> [Record extracts]:

+ + + + + + +

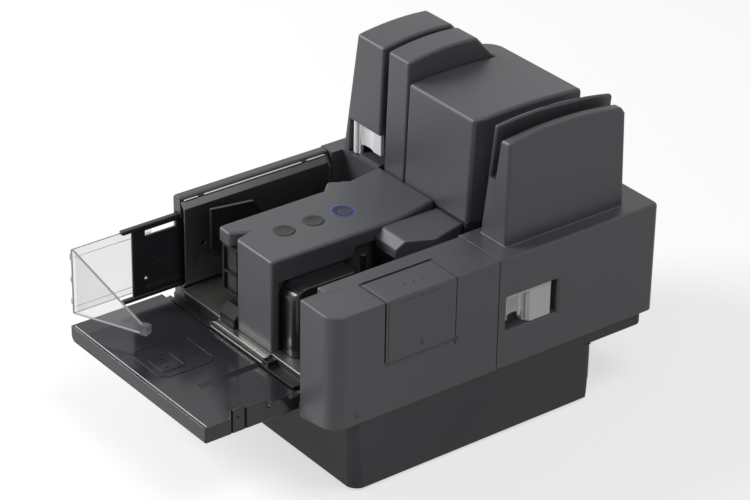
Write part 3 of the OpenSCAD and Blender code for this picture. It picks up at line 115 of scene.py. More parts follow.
def moulded_plastic(name, colour, roughness, grain_mm, grain_depth, level=0.5, mottle=0.06):
    """A moulded plastic: its tool's grain as bump, and a slight change of tone and gloss."""
    tree = new_material(name)
    place = add_node(tree, "ShaderNodeTexCoord")
    grain = add_node(tree, "ShaderNodeTexNoise", {"Scale": 1000 / grain_mm, "Detail": 3.0,
                                                  "Roughness": 0.6}, {"Vector": place.outputs["Object"]})
    flow = add_node(tree, "ShaderNodeTexNoise", {"Scale": 14.0, "Detail": 3.0},
                    {"Vector": place.outputs["Object"]})
    tone = add_node(tree, "ShaderNodeValToRGB", None, {"Fac": flow.outputs["Fac"]})
    base = linear(colour)
    for stop, where, share in zip(tone.color_ramp.elements, (0.3, 0.7), (1 - mottle, 1 + mottle)):
        stop.position = where
        stop.color = [c * share for c in base[:3]] + [1]
    speck = add_node(tree, "ShaderNodeMix", {"data_type": "RGBA", "blend_type": "MULTIPLY", 0: 0.25},
                     {6: tone.outputs["Color"], 7: grain.outputs["Fac"]})
    lift = add_node(tree, "ShaderNodeMix", {"data_type": "RGBA", "blend_type": "ADD", 0: 0.12},
                    {6: speck.outputs[2], 7: tone.outputs["Color"]})
    gloss = add_node(tree, "ShaderNodeMapRange", {"From Min": 0.3, "From Max": 0.7,
                                                  "To Min": roughness - 0.04, "To Max": roughness + 0.05},
                     {"Value": flow.outputs["Fac"]})
    bump = add_node(tree, "ShaderNodeBump", {"Strength": 0.35, "Distance": grain_depth / 1000},
                    {"Height": grain.outputs["Fac"]})
    skin = add_node(tree, "ShaderNodeBsdfPrincipled", {"Specular IOR Level": level},
                    {"Base Color": lift.outputs[2], "Roughness": gloss.outputs["Result"],
                     "Normal": bump.outputs["Normal"]})
    close_material(tree, skin)


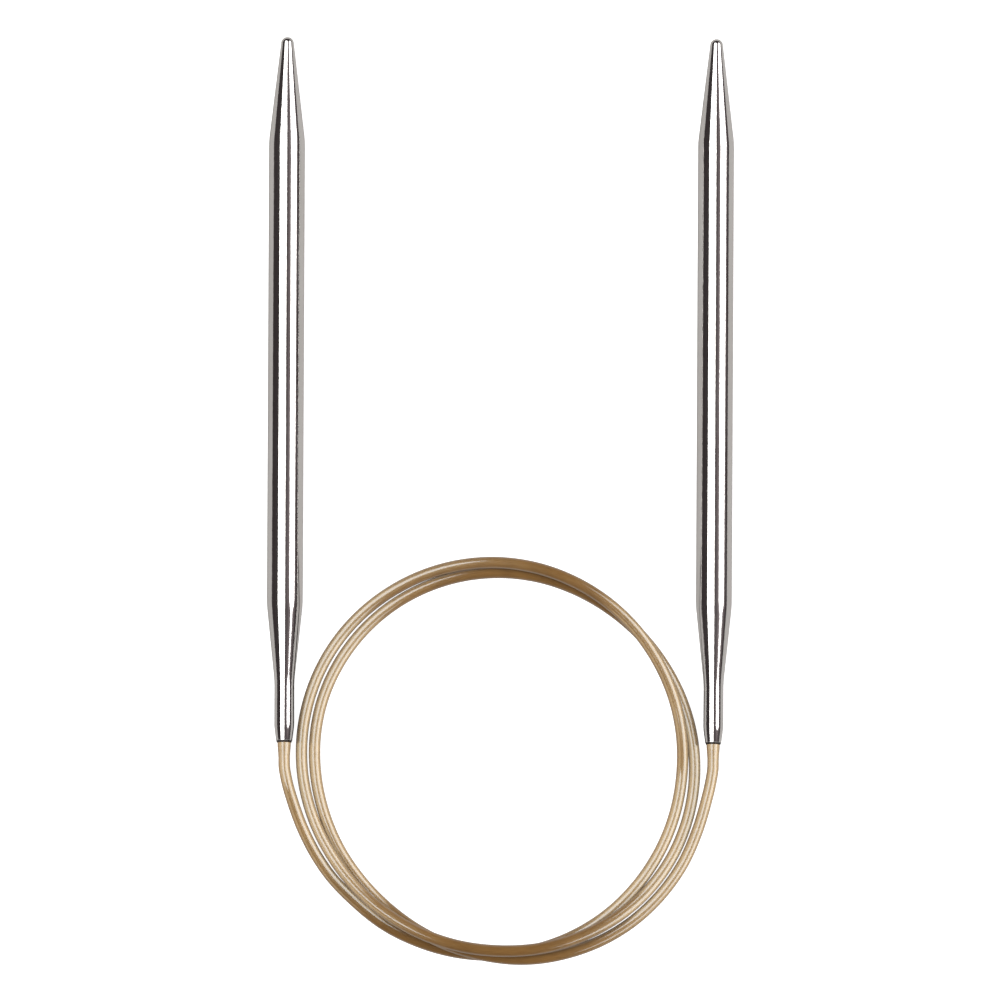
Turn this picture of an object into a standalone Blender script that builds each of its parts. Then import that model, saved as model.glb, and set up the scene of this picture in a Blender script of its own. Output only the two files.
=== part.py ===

+ + + + + + +

> [To be done]: Reproduce exactly the lines from the one with "Turn this picture" through the end of the entries above, both ends included.

> [Answer below]:
Turn this picture of an object into a standalone Blender script that builds each of its parts. Then import that model, saved as model.glb, and set up the scene of this picture in a Blender script of its own. Output only the two files.
=== part.py ===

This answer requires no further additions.